## EXERCISE PROMPT
Find every line containing the word "caption" and report the count, nothing more.

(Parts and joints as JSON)

:::

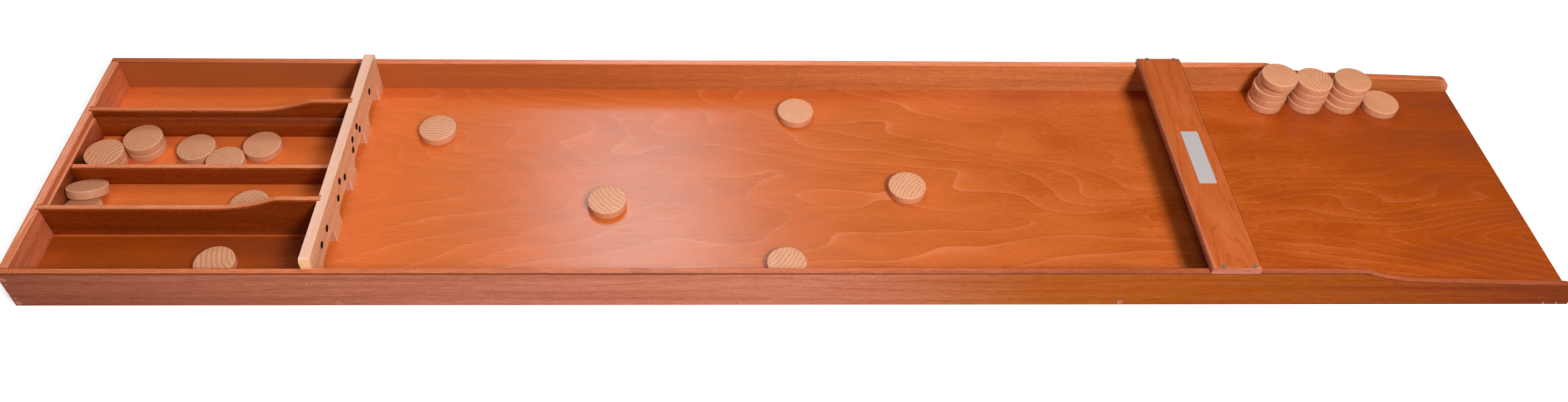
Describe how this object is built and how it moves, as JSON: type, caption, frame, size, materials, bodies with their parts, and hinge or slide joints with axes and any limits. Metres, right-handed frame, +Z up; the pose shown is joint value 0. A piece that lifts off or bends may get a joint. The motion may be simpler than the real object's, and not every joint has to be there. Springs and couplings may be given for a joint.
{
  "type": "dutch shuffleboard",
  "caption": "Long wooden sliding-disc game board with side rails, scoring pockets behind a gate board, a start bar and loose wooden discs.",
  "frame": {"origin": "middle of the footprint, on the table surface", "axes": "+X along the run from the pockets to the throwing end, +Y to the far side rail, +Z up"},
  "size_m": [2, 0.41, 0.0805],
  "materials": {
    "stained_plywood": "red-brown stain under satin lacquer, cathedral grain",
    "stained_beech": "red-brown stain under satin lacquer",
    "pale_beech": "clear satin lacquer",
    "plain_batten": "planed, unfinished",
    "silver_plate": "satin",
    "screw_steel": "zinc plated",
    "pin_steel": "dull",
    "disc_beech": "smooth sanded and waxed"
  },
  "bodies": {
    "board": {"bed_panel": "stained_plywood", "near_rail": "stained_beech", "far_rail": "stained_beech", "back_wall": "stained_beech", "gate_board": "pale_beech", "far_divider": "stained_beech", "middle_divider": "stained_beech", "near_divider": "stained_beech", "start_bar": "stained_beech", "bare_plate": "silver_plate", "gate_batten": "plain_batten", "middle_batten": "plain_batten", "start_batten": "plain_batten", "end_batten": "plain_batten", "bar_screws": "screw_steel", "back_wall_screws": "screw_steel", "gate_board_screws": "screw_steel", "batten_screws": "screw_steel", "back_wall_pins": "pin_steel", "end_batten_pins": "pin_steel"},
    "play_disc_1": {"play_disc_1": "disc_beech"},
    "play_disc_2": {"play_disc_2": "disc_beech"},
    "play_disc_3": {"play_disc_3": "disc_beech"},
    "play_disc_4": {"play_disc_4": "disc_beech"},
    "play_disc_5": {"play_disc_5": "disc_beech"},
    "four_disc_1": {"four_disc_1": "disc_beech"},
    "four_disc_2": {"four_disc_2": "disc_beech"},
    "four_disc_3": {"four_disc_3": "disc_beech"},
    "four_disc_4": {"four_disc_4": "disc_beech"},
    "four_disc_5": {"four_disc_5": "disc_beech"},
    "four_disc_6": {"four_disc_6": "disc_beech"},
    "four_disc_7": {"four_disc_7": "disc_beech"},
    "three_disc_1": {"three_disc_1": "disc_beech"},
    "three_disc_2": {"three_disc_2": "disc_beech"},
    "three_disc_3": {"three_disc_3": "disc_beech"},
    "two_disc_1": {"two_disc_1": "disc_beech"},
    "tall_stack_disc_1": {"tall_stack_disc_1": "disc_beech"},
    "tall_stack_disc_2": {"tall_stack_disc_2": "disc_beech"},
    "tall_stack_disc_3": {"tall_stack_disc_3": "disc_beech"},
    "tall_stack_disc_4": {"tall_stack_disc_4": "disc_beech"},
    "tall_stack_disc_5": {"tall_stack_disc_5": "disc_beech"},
    "middle_stack_disc_1": {"middle_stack_disc_1": "disc_beech"},
    "middle_stack_disc_2": {"middle_stack_disc_2": "disc_beech"},
    "middle_stack_disc_3": {"middle_stack_disc_3": "disc_beech"},
    "middle_stack_disc_4": {"middle_stack_disc_4": "disc_beech"},
    "end_stack_disc_1": {"end_stack_disc_1": "disc_beech"},
    "end_stack_disc_2": {"end_stack_disc_2": "disc_beech"},
    "end_stack_disc_3": {"end_stack_disc_3": "disc_beech"},
    "end_stack_disc_4": {"end_stack_disc_4": "disc_beech"},
    "spare_disc": {"spare_disc": "disc_beech"}
  },
  "joints": [
    {"name": "play_disc_1_slide", "type": "slide", "parent": "board", "child": "play_disc_1", "axis": [1, 0, 0], "range_m": [-0.07, 0]},
    {"name": "play_disc_2_slide", "type": "slide", "parent": "board", "child": "play_disc_2", "axis": [1, 0, 0], "range_m": [-0.465, 0.6]},
    {"name": "play_disc_3_slide", "type": "slide", "parent": "board", "child": "play_disc_3", "axis": [1, 0, 0], "range_m": [-0.3, 0.8]},
    {"name": "play_disc_4_slide", "type": "slide", "parent": "board", "child": "play_disc_4", "axis": [1, 0, 0], "range_m": [-0.565, 0.95]},
    {"name": "play_disc_5_slide", "type": "slide", "parent": "board", "child": "play_disc_5", "axis": [1, 0, 0], "range_m": [-0.425, 0.05]},
    {"name": "four_disc_1_lift", "type": "slide", "parent": "board", "child": "four_disc_1", "axis": [0, 0, 1], "range_m": [0, 0.07]},
    {"name": "four_disc_2_lift", "type": "slide", "parent": "four_disc_1", "child": "four_disc_2", "axis": [0, 0, 1], "range_m": [0, 0.07]},
    {"name": "four_disc_3_lift", "type": "slide", "parent": "board", "child": "four_disc_3", "axis": [0, 0, 1], "range_m": [0, 0.07]},
    {"name": "four_disc_4_lift", "type": "slide", "parent": "four_disc_3", "child": "four_disc_4", "axis": [0, 0, 1], "range_m": [0, 0.07]},
    {"name": "four_disc_5_lift", "type": "slide", "parent": "board", "child": "four_disc_5", "axis": [0, 0, 1], "range_m": [0, 0.07]},
    {"name": "four_disc_6_lift", "type": "slide", "parent": "board", "child": "four_disc_6", "axis": [0, 0, 1], "range_m": [0, 0.07]},
    {"name": "four_disc_7_lift", "type": "slide", "parent": "board", "child": "four_disc_7", "axis": [0, 0, 1], "range_m": [0, 0.07]},
    {"name": "three_disc_1_lift", "type": "slide", "parent": "board", "child": "three_disc_1", "axis": [0, 0, 1], "range_m": [0, 0.07]},
    {"name": "three_disc_2_lift", "type": "slide", "parent": "three_disc_1", "child": "three_disc_2", "axis": [0, 0, 1], "range_m": [0, 0.07]},
    {"name": "three_disc_3_lift", "type": "slide", "parent": "board", "child": "three_disc_3", "axis": [0, 0, 1], "range_m": [0, 0.07]},
    {"name": "two_disc_1_lift", "type": "slide", "parent": "board", "child": "two_disc_1", "axis": [0, 0, 1], "range_m": [0, 0.07]},
    {"name": "tall_stack_disc_1_lift", "type": "slide", "parent": "board", "child": "tall_stack_disc_1", "axis": [0, 0, 1], "range_m": [0, 0.07]},
    {"name": "tall_stack_disc_2_lift", "type": "slide", "parent": "tall_stack_disc_1", "child": "tall_stack_disc_2", "axis": [0, 0, 1], "range_m": [0, 0.07]},
    {"name": "tall_stack_disc_3_lift", "type": "slide", "parent": "tall_stack_disc_2", "child": "tall_stack_disc_3", "axis": [0, 0, 1], "range_m": [0, 0.07]},
    {"name": "tall_stack_disc_4_lift", "type": "slide", "parent": "tall_stack_disc_3", "child": "tall_stack_disc_4", "axis": [0, 0, 1], "range_m": [0, 0.07]},
    {"name": "tall_stack_disc_5_lift", "type": "slide", "parent": "tall_stack_disc_4", "child": "tall_stack_disc_5", "axis": [0, 0, 1], "range_m": [0, 0.07]},
    {"name": "middle_stack_disc_1_lift", "type": "slide", "parent": "board", "child": "middle_stack_disc_1", "axis": [0, 0, 1], "range_m": [0, 0.07]},
    {"name": "middle_stack_disc_2_lift", "type": "slide", "parent": "middle_stack_disc_1", "child": "middle_stack_disc_2", "axis": [0, 0, 1], "range_m": [0, 0.07]},
    {"name": "middle_stack_disc_3_lift", "type": "slide", "parent": "middle_stack_disc_2", "child": "middle_stack_disc_3", "axis": [0, 0, 1], "range_m": [0, 0.07]},
    {"name": "middle_stack_disc_4_lift", "type": "slide", "parent": "middle_stack_disc_3", "child": "middle_stack_disc_4", "axis": [0, 0, 1], "range_m": [0, 0.07]},
    {"name": "end_stack_disc_1_lift", "type": "slide", "parent": "board", "child": "end_stack_disc_1", "axis": [0, 0, 1], "range_m": [0, 0.07]},
    {"name": "end_stack_disc_2_lift", "type": "slide", "parent": "end_stack_disc_1", "child": "end_stack_disc_2", "axis": [0, 0, 1], "range_m": [0, 0.07]},
    {"name": "end_stack_disc_3_lift", "type": "slide", "parent": "end_stack_disc_2", "child": "end_stack_disc_3", "axis": [0, 0, 1], "range_m": [0, 0.07]},
    {"name": "end_stack_disc_4_lift", "type": "slide", "parent": "end_stack_disc_3", "child": "end_stack_disc_4", "axis": [0, 0, 1], "range_m": [0, 0.07]},
    {"name": "spare_disc_lift", "type": "slide", "parent": "board", "child": "spare_disc", "axis": [0, 0, 1], "range_m": [0, 0.07]}
  ]
}
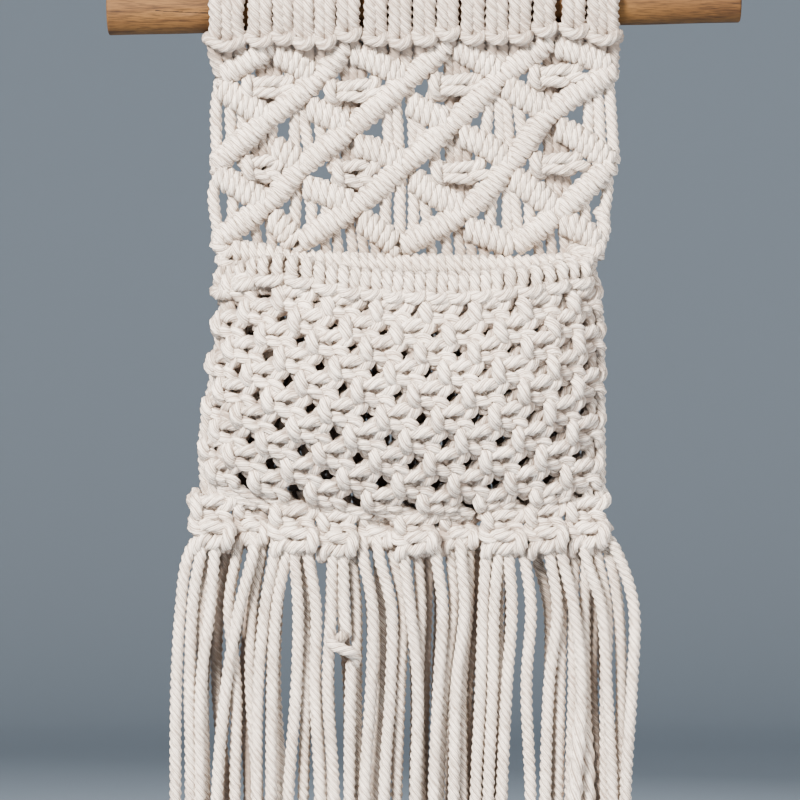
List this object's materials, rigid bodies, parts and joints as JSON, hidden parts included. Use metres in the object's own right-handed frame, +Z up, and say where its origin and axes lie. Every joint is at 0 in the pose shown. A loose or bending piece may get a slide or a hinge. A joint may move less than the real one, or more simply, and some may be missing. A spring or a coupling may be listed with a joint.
{
  "type": "macrame wall hanging with pocket on a wooden rod",
  "caption": "Macrame wall hanging of cotton cord on a wooden rod, with a web of knotted diamonds, a pocket of open net across it and a long fringe below.",
  "frame": {"origin": "middle of the rod's axis, where the hanging is held up", "axes": "+X to the viewer's right along the rod, +Y back towards the wall, +Z up"},
  "size_m": [0.2654, 0.0518, 0.4487],
  "materials": {
    "wood": "smooth bare stick, sawn ends",
    "cotton": "matt off-white twisted cotton cord"
  },
  "bodies": {
    "root": {"rod": "wood", "heading": "cotton", "web": "cotton", "back_cords": "cotton", "pocket_rim": "cotton", "pocket": "cotton", "fringe": "cotton"}
  },
  "joints": []
}
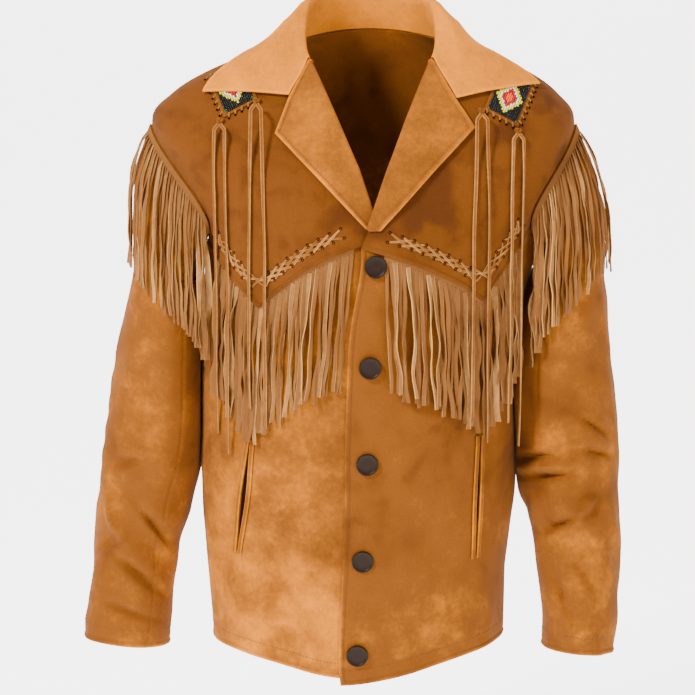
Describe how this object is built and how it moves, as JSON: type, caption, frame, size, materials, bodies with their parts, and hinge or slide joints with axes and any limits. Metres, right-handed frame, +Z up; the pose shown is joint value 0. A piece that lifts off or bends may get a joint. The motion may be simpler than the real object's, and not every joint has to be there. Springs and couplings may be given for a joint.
{
  "type": "fringed suede jacket",
  "caption": "Suede western jacket in worn shape: open collar and lapels, buttoned front, slanting welt pockets, fringed yokes and armholes, laced edges and beaded shoulder patches",
  "frame": {"origin": "at the neck, midway between the tops of the two shoulder seams, where a hanger or a wearer's neck would hold the jacket up", "axes": "+X to the wearer's left, -Y to the front of the jacket, +Z up"},
  "size_m": [0.6406, 0.2709, 0.7924],
  "materials": {
    "suede": "matt napped suede",
    "fringe_suede": "matt napped suede with cut edges",
    "lace": "matt suede lace",
    "patch_suede": "matt suede under beadwork",
    "button": "polished, dark brown"
  },
  "bodies": {
    "root": {"front_left": "suede", "front_right": "suede", "front_yoke_left": "suede", "front_yoke_right": "suede", "back": "suede", "back_yoke": "suede", "sleeve_left_upper": "suede", "sleeve_left_under": "suede", "sleeve_right_upper": "suede", "sleeve_right_under": "suede", "collar": "suede", "lapel_left": "suede", "lapel_right": "suede", "pocket_lip_left_outer": "suede", "pocket_lip_left_inner": "suede", "pocket_lip_right_outer": "suede", "pocket_lip_right_inner": "suede", "fringe_front_left": "fringe_suede", "fringe_front_right": "fringe_suede", "fringe_sleeve_left": "fringe_suede", "fringe_sleeve_right": "fringe_suede", "fringe_back": "fringe_suede", "thong_left_1a": "lace", "thong_left_1b": "lace", "thong_left_2a": "lace", "thong_left_2b": "lace", "thong_right_1a": "lace", "thong_right_1b": "lace", "thong_right_2a": "lace", "thong_right_2b": "lace", "knot_left_1": "lace", "knot_left_2": "lace", "knot_right_1": "lace", "knot_right_2": "lace", "yoke_lacing_left_under": "lace", "yoke_lacing_left_over": "lace", "yoke_lacing_right_under": "lace", "yoke_lacing_right_over": "lace", "button_1": "button", "button_2": "button", "button_3": "button", "button_4": "button", "button_5": "button", "shoulder_patch_left": "patch_suede", "shoulder_patch_right": "patch_suede"}
  },
  "joints": []
}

:::

## COMPLETE OUTPUT
5